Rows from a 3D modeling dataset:
★ ★ ★ ★ ★ ★ ★

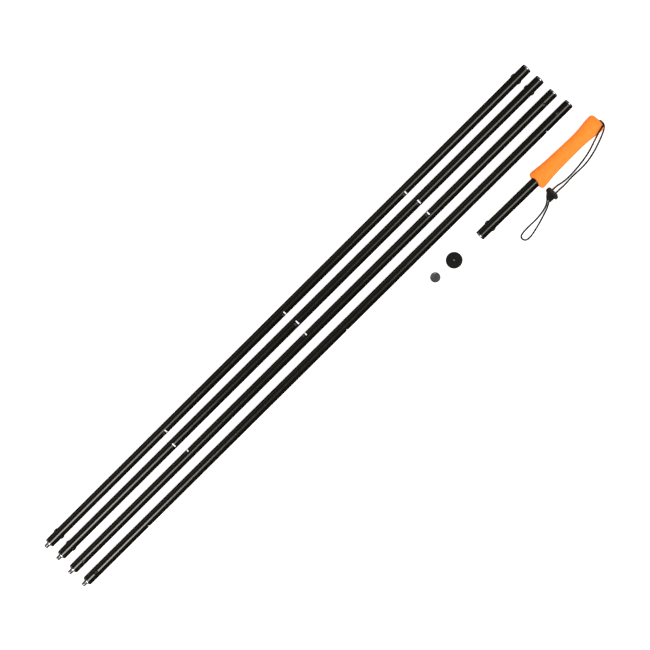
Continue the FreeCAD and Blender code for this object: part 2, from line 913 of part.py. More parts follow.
def make_spring(label):
    """Small compression spring between the barrel's closed end and the plunger."""
    coil = doc.addObject("Part::Helix", f"{label}_coil")
    bind(coil, "Radius", s.spring_width / 2)
    bind(coil, "Pitch", (s.spring_span - s.spring_wire) / 3.5)
    bind(coil, "Height", s.spring_span - s.spring_wire)
    section = doc.addObject("Part::Circle", f"{label}_section")
    section.Placement = Placement(Vector(0, 0, 0), Rotation(Vector(1, 0, 0), 90))
    bind(section, "Radius", s.spring_wire / 2)
    bind(section, "Placement.Base.x", s.spring_width / 2)
    doc.recompute()
    spring = doc.addObject("Part::Sweep", label)
    spring.Label = label
    spring.Sections = [section]
    spring.Spine = (coil, [f"Edge{n}" for n in range(1, len(coil.Shape.Edges) + 1)])
    spring.Solid = True
    spring.Frenet = True
    doc.recompute()
    place(
        spring,
        s.lock_east,
        plunger_tip + s.spring_wire / 2 + 0.1,
        lock_r,
        Vector(1, 0, 0),
        fixed(-90.0),
    )
    return spring


nodes.append(make_lock_body("lock_body"))
nodes.append(make_plunger("lock_plunger"))
nodes.append(make_spring("lock_spring"))

# ---------------------------------------------------------------------------------------------
# Loose screw-on ends: a broad push pad and a thread cap, each standing on its hub
# ---------------------------------------------------------------------------------------------


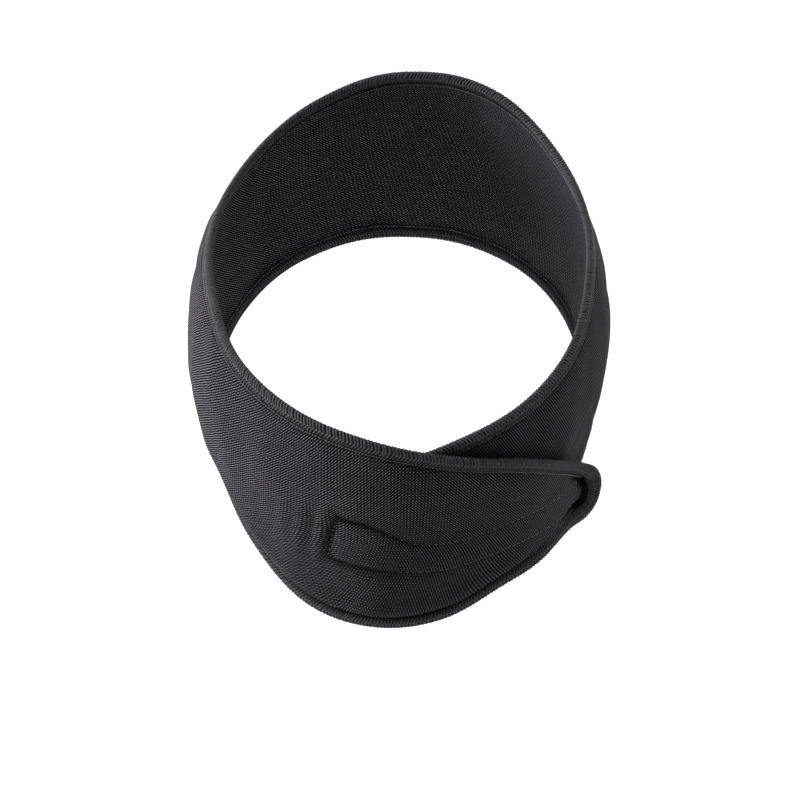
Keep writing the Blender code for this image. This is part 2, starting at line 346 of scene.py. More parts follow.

★ ★ ★ ★ ★ ★ ★

WHAT YOU WILL DO: Would you copy out each line exactly as written?

CORRECT OUTPUT:
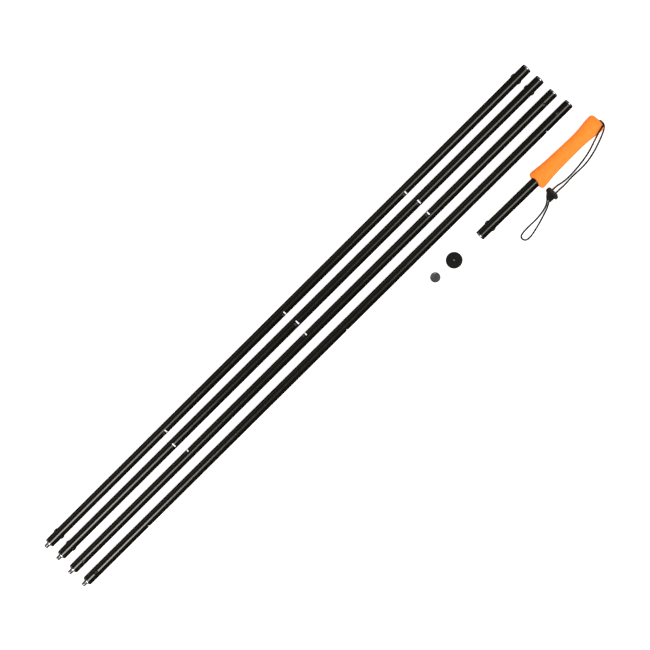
Continue the FreeCAD and Blender code for this object: part 2, from line 913 of part.py. More parts follow.
def make_spring(label):
    """Small compression spring between the barrel's closed end and the plunger."""
    coil = doc.addObject("Part::Helix", f"{label}_coil")
    bind(coil, "Radius", s.spring_width / 2)
    bind(coil, "Pitch", (s.spring_span - s.spring_wire) / 3.5)
    bind(coil, "Height", s.spring_span - s.spring_wire)
    section = doc.addObject("Part::Circle", f"{label}_section")
    section.Placement = Placement(Vector(0, 0, 0), Rotation(Vector(1, 0, 0), 90))
    bind(section, "Radius", s.spring_wire / 2)
    bind(section, "Placement.Base.x", s.spring_width / 2)
    doc.recompute()
    spring = doc.addObject("Part::Sweep", label)
    spring.Label = label
    spring.Sections = [section]
    spring.Spine = (coil, [f"Edge{n}" for n in range(1, len(coil.Shape.Edges) + 1)])
    spring.Solid = True
    spring.Frenet = True
    doc.recompute()
    place(
        spring,
        s.lock_east,
        plunger_tip + s.spring_wire / 2 + 0.1,
        lock_r,
        Vector(1, 0, 0),
        fixed(-90.0),
    )
    return spring


nodes.append(make_lock_body("lock_body"))
nodes.append(make_plunger("lock_plunger"))
nodes.append(make_spring("lock_spring"))

# ---------------------------------------------------------------------------------------------
# Loose screw-on ends: a broad push pad and a thread cap, each standing on its hub
# ---------------------------------------------------------------------------------------------


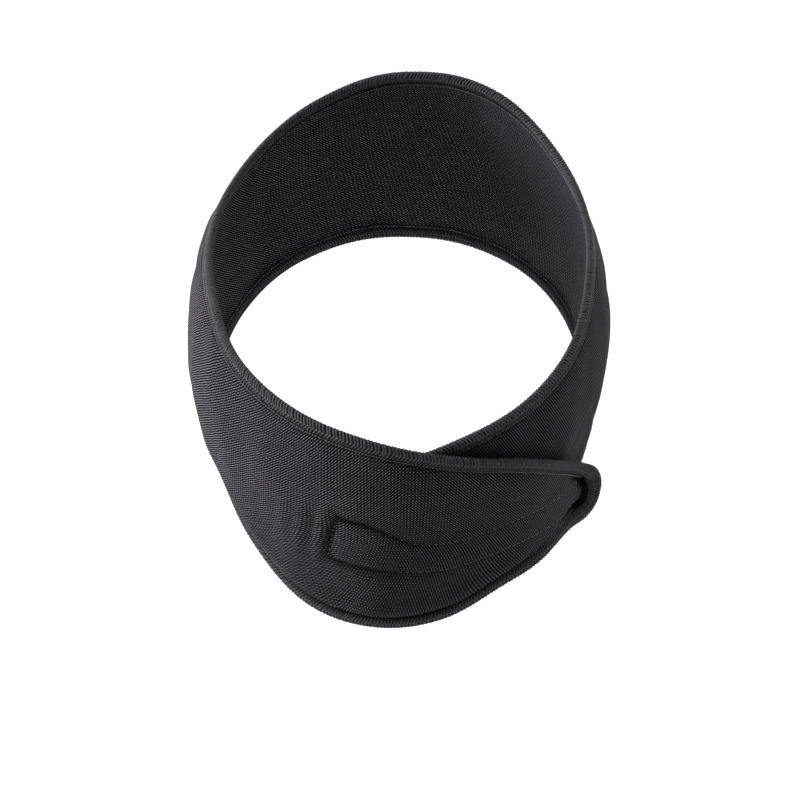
Keep writing the Blender code for this image. This is part 2, starting at line 346 of scene.py. More parts follow.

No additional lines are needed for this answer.